Scott also fought in the Battle of Pinkie Cleugh on 10 September 1547. Following the Scottish defeat, Scott submitted to Edward VI, now king of England, with the consent of the Regent, Governor Arran, but in 1548 the English took and burned Newark. Scott's mother, Elizabeth Kerr, was burned to death when the tower of Catslack was fired by the English on 19 October 1548.

In 1550 Scott was made Warden of the Middle Marches, and in 1551 Warden and Justiciar of Liddesdale.

==Murder==

Scott was walking in the High Street of Edinburgh on 4 October 1552 when a band of Kerrs and their retainers attacked him. John Hume of Coldenknowes ran Scott through with his sword, "shouting to one of the Kerrs 'Strike! Ain strike for they [sic] father's sake!'", and when the wounded Scott was found to be alive his body was repeatedly stabbed until he died.
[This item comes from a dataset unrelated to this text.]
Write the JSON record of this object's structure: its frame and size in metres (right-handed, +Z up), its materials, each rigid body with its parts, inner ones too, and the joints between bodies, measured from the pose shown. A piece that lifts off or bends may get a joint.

He was succeeded by his grandson, also called Sir Walter Scott (d. 1574), son of William Scott of Kincurd and father of Sir Walter Scott, 1st Lord Scott of Buccleuch, the "Bold Buccleuch" (1565–1611).

==Representation in fiction==
Scott plays a significant role in the historical fiction series the Lymond Chronicles by Dorothy Dunnett. He appears in the first novel of the series, The Game of Kings and his death is a key plot point in the third novel of the series, The Disorderly Knights.